▸ EXERCISE OBJECTIVE
Look through the entries below and extract exactly the lines from the one containing "Recreate this object" through the one containing "gaps between them.", ends included.

▸ ROWS
################
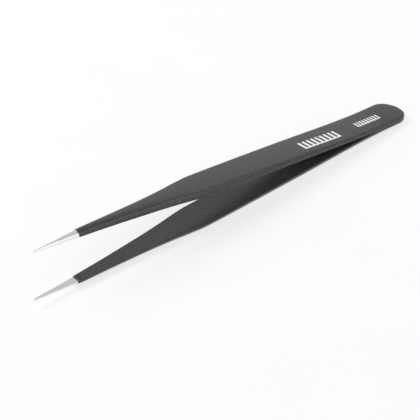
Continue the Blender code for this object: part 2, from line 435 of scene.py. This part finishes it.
################
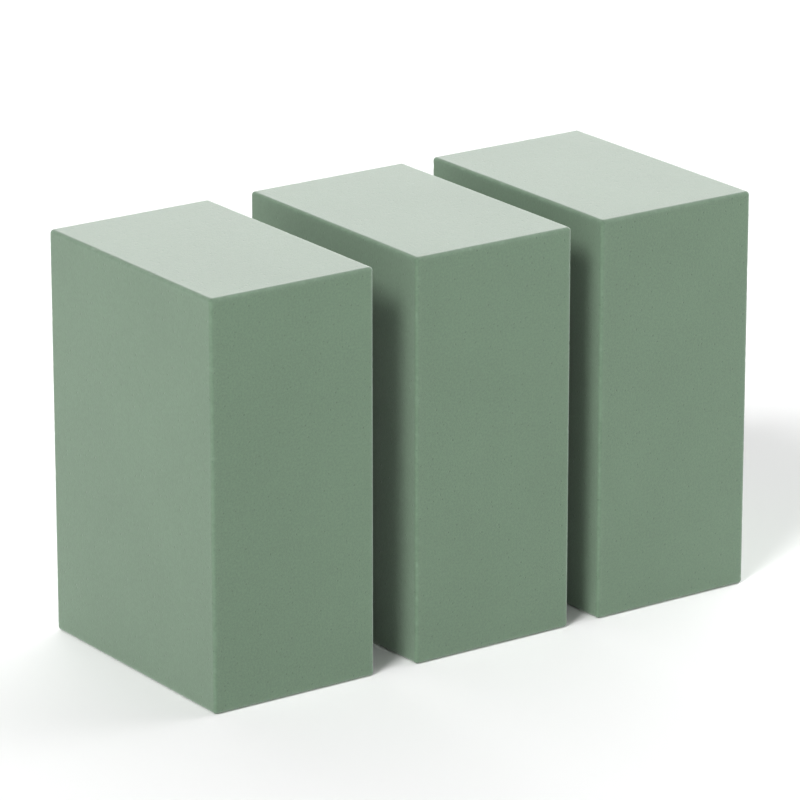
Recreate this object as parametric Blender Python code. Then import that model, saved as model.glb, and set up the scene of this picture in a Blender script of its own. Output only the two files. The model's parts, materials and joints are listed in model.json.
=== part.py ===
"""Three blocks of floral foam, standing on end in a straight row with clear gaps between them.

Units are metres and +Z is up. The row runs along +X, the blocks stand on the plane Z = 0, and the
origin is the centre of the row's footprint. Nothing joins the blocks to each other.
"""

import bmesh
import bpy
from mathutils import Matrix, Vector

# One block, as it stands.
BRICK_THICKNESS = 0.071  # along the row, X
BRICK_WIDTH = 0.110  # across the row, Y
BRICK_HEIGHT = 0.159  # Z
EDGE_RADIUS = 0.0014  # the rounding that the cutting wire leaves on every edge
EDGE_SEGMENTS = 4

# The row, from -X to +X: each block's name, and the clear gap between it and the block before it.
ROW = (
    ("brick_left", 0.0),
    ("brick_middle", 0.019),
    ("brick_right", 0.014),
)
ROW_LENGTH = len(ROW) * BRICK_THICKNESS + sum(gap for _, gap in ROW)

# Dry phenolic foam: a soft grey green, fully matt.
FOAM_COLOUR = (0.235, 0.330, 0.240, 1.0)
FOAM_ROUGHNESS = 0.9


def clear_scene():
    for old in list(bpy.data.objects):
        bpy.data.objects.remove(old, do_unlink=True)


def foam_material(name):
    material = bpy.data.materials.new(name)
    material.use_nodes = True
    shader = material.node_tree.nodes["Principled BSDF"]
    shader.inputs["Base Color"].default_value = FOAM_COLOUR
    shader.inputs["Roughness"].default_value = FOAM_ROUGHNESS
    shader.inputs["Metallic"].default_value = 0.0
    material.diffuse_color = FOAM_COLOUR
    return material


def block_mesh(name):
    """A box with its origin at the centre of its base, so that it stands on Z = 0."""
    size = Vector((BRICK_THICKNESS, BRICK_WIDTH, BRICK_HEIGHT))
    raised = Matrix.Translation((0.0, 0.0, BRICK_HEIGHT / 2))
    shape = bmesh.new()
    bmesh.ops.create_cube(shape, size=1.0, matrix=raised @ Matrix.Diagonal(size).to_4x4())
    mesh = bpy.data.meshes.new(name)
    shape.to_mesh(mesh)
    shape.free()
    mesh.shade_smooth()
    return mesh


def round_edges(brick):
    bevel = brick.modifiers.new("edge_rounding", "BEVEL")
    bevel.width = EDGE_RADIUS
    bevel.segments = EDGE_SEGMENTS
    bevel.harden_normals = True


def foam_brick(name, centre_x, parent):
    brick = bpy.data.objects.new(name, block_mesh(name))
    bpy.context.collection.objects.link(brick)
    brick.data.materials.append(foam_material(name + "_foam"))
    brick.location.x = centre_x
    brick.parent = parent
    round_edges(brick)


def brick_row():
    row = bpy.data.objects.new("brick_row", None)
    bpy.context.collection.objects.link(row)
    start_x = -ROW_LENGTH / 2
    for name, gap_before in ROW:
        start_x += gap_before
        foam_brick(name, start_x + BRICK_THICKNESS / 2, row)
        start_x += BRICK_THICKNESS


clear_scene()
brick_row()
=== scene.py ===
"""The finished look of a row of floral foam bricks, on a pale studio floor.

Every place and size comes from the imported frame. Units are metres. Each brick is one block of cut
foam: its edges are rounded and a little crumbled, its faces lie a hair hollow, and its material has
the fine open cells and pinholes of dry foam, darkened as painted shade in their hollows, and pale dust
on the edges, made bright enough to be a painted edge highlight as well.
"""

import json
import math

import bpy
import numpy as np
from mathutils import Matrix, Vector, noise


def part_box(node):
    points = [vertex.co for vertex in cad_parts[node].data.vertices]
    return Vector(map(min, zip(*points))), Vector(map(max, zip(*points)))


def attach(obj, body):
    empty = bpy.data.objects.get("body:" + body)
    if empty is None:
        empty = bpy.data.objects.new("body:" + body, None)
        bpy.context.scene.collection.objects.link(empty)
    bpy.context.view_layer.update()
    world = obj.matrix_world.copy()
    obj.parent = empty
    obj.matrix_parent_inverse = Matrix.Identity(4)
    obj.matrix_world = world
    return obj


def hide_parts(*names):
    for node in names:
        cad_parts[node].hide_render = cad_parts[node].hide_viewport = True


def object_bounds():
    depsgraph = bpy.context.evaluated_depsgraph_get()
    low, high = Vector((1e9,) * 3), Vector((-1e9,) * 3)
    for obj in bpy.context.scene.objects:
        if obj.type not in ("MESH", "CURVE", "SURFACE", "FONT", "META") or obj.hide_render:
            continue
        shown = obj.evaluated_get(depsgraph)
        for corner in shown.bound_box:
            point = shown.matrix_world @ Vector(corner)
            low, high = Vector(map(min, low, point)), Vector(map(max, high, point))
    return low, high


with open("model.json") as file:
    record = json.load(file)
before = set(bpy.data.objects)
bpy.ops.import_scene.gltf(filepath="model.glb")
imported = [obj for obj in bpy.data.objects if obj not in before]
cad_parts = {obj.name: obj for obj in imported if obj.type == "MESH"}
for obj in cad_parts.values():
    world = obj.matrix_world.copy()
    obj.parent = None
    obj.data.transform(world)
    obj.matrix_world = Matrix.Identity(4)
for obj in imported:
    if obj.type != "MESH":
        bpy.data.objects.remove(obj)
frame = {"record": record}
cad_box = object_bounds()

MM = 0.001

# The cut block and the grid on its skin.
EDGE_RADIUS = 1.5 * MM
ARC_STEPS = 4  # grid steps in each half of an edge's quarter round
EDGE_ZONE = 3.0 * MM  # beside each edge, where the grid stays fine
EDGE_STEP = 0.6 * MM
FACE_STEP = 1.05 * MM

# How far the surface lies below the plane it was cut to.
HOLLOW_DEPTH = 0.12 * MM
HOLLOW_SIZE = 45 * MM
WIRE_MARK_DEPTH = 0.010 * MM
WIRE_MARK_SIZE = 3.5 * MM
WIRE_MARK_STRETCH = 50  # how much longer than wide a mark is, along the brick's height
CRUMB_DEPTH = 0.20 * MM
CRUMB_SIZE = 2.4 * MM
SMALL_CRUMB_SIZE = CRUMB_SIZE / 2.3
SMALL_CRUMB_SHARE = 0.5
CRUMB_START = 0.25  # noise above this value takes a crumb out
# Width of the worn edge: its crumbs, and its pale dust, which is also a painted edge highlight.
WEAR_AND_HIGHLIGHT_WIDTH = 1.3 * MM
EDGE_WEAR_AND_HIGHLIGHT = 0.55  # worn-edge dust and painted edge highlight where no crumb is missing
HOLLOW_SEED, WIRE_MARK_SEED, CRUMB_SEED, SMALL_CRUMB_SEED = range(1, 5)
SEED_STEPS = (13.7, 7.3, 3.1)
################
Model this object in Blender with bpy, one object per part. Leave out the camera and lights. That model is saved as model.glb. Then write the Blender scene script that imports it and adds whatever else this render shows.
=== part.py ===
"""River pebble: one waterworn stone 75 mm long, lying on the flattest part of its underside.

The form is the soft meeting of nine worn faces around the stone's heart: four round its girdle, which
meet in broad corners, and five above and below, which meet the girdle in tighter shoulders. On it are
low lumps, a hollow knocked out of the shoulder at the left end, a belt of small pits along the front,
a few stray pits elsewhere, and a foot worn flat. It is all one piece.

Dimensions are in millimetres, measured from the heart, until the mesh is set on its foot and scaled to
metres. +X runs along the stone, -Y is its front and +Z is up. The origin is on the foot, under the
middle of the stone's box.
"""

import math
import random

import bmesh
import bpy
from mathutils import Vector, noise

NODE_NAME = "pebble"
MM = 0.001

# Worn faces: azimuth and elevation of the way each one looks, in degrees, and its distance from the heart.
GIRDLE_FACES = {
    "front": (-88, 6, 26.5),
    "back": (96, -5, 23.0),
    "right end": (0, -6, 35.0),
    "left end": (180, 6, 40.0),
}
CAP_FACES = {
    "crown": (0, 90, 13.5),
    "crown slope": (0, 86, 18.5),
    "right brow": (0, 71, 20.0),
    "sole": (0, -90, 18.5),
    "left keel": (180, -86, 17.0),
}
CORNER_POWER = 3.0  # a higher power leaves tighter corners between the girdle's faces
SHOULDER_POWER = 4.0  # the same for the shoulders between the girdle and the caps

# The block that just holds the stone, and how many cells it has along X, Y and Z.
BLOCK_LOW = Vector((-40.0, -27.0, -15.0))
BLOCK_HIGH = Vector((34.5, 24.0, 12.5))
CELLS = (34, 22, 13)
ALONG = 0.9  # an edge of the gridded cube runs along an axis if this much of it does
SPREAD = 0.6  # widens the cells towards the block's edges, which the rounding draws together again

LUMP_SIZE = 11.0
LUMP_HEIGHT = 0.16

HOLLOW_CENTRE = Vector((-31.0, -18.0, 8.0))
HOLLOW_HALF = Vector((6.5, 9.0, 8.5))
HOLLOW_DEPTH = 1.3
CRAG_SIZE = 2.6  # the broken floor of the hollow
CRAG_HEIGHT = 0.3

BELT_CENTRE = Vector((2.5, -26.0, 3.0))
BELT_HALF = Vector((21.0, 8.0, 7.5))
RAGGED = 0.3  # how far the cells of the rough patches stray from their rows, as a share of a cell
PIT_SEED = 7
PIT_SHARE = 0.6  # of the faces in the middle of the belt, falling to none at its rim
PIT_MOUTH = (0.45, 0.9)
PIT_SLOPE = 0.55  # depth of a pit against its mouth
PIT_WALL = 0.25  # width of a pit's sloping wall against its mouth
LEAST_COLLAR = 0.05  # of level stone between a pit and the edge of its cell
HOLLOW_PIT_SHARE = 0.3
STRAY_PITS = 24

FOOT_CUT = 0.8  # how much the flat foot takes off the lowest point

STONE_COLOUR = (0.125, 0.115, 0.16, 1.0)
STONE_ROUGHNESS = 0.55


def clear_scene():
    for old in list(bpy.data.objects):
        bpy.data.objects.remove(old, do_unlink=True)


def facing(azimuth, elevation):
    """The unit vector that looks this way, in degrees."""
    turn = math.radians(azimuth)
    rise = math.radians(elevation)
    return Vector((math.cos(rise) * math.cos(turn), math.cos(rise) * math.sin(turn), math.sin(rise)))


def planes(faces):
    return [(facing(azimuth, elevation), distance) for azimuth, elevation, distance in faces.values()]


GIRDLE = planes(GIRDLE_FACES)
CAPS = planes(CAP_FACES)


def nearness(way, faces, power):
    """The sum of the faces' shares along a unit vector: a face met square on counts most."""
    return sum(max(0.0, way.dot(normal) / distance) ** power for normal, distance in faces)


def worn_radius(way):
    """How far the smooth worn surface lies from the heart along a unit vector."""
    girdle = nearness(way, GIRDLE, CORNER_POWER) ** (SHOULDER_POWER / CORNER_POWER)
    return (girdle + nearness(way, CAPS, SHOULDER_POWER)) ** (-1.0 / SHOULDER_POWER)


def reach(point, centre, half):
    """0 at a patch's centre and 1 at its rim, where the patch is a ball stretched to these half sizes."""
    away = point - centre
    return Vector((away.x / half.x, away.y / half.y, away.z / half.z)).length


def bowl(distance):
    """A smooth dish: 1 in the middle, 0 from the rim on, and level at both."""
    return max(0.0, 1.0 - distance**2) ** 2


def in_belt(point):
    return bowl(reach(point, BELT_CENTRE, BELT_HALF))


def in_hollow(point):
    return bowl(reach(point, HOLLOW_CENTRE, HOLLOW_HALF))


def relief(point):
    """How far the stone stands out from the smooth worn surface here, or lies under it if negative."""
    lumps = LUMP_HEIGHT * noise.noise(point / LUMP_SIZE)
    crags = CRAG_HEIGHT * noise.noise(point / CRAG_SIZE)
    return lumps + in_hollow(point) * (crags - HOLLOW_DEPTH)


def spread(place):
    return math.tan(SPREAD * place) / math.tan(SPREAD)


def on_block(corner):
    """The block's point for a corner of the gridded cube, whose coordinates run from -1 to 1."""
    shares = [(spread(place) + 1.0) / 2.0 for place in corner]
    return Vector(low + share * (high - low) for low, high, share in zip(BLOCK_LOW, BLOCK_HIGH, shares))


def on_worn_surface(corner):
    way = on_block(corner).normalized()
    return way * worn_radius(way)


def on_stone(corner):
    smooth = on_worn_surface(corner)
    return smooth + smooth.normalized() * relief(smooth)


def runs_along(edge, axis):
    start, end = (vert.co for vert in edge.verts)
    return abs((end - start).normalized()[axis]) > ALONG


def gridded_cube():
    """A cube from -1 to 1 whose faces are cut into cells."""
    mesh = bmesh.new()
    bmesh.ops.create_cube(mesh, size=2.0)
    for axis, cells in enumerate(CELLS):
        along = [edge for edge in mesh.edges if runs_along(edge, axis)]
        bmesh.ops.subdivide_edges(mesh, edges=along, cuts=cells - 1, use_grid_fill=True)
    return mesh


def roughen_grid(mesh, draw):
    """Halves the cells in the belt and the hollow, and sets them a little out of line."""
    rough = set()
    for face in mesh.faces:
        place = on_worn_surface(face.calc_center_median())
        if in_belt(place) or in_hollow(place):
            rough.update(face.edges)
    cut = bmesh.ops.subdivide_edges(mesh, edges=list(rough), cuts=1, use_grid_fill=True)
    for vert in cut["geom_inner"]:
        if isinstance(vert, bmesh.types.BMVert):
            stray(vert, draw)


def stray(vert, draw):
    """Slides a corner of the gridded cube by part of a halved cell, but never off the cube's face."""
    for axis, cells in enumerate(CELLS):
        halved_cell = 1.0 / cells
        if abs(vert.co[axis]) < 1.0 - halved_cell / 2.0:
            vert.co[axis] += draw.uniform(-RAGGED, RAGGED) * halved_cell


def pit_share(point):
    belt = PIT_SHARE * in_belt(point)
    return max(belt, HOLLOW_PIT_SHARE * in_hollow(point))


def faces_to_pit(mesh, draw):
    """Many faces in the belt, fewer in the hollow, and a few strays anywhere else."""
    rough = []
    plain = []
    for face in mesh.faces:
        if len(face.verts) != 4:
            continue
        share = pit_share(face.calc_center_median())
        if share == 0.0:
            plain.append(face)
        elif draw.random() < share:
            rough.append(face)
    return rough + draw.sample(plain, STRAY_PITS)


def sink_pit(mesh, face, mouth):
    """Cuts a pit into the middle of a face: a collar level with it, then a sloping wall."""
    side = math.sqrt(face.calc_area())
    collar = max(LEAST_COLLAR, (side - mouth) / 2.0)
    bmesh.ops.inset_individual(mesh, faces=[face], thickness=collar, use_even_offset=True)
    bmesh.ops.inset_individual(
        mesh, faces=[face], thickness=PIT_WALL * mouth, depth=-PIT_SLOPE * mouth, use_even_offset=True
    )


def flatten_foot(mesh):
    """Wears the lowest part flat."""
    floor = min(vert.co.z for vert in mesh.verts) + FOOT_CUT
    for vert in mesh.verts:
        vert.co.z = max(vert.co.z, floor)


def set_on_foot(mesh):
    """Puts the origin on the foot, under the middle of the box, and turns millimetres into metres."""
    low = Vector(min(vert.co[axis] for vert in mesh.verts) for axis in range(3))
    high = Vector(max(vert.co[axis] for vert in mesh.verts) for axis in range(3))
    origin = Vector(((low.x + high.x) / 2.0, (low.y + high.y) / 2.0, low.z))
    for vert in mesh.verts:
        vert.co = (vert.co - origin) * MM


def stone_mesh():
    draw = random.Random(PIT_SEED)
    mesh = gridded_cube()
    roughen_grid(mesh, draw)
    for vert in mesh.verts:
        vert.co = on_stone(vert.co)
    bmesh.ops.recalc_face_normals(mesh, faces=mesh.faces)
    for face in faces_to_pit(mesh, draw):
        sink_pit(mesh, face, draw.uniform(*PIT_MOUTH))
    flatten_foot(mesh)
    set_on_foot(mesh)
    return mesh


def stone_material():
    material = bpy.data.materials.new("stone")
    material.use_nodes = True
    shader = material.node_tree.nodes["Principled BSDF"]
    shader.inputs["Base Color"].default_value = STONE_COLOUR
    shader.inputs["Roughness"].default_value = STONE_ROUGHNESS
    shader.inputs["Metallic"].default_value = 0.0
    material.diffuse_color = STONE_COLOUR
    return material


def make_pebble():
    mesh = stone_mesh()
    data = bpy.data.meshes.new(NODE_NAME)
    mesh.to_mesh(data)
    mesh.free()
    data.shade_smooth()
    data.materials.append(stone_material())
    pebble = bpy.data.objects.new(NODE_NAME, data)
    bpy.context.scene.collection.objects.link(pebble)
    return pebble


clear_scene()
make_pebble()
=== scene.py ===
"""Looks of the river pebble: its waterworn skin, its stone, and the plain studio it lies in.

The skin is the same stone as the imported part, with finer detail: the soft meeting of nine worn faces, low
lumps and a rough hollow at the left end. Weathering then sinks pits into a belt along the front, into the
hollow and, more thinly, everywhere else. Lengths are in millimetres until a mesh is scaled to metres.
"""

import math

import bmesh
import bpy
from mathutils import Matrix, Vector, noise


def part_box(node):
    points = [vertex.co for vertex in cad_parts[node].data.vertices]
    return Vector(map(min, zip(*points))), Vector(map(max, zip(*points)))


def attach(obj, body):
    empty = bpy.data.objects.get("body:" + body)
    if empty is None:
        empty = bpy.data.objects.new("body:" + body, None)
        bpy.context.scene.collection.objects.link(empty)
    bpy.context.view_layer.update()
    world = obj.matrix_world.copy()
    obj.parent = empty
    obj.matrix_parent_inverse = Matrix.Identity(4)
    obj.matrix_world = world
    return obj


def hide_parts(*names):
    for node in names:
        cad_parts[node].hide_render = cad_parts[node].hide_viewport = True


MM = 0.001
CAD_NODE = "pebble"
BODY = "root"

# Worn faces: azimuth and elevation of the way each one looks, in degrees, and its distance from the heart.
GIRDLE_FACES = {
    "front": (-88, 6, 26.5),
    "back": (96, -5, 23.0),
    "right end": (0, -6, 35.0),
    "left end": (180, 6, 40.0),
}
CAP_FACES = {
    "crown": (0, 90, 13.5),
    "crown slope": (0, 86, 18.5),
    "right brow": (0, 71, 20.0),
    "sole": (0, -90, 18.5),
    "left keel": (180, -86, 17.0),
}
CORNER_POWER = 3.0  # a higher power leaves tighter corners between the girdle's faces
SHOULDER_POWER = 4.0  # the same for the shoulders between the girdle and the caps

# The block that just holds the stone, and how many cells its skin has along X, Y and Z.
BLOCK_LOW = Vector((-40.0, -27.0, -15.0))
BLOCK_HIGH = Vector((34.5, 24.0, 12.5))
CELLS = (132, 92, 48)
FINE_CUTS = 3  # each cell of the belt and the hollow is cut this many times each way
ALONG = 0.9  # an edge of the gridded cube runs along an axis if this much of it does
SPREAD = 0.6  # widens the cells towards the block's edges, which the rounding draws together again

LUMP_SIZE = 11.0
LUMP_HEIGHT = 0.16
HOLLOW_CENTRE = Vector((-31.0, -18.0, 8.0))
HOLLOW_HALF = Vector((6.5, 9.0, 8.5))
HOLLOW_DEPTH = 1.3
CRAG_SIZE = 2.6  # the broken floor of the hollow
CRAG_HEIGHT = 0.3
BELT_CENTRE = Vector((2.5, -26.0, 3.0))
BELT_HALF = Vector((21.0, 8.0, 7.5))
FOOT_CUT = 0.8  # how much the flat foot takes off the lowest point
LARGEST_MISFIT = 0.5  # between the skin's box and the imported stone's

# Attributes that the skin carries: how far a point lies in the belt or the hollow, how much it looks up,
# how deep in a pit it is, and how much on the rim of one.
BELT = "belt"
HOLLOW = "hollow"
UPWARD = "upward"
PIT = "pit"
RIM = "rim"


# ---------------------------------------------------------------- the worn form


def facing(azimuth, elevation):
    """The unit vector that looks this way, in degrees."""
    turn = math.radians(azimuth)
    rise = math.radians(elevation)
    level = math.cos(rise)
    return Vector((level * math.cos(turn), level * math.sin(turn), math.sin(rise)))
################
▸ WRITTEN ANSWER
Recreate this object as parametric Blender Python code. Then import that model, saved as model.glb, and set up the scene of this picture in a Blender script of its own. Output only the two files. The model's parts, materials and joints are listed in model.json.
=== part.py ===
"""Three blocks of floral foam, standing on end in a straight row with clear gaps between them.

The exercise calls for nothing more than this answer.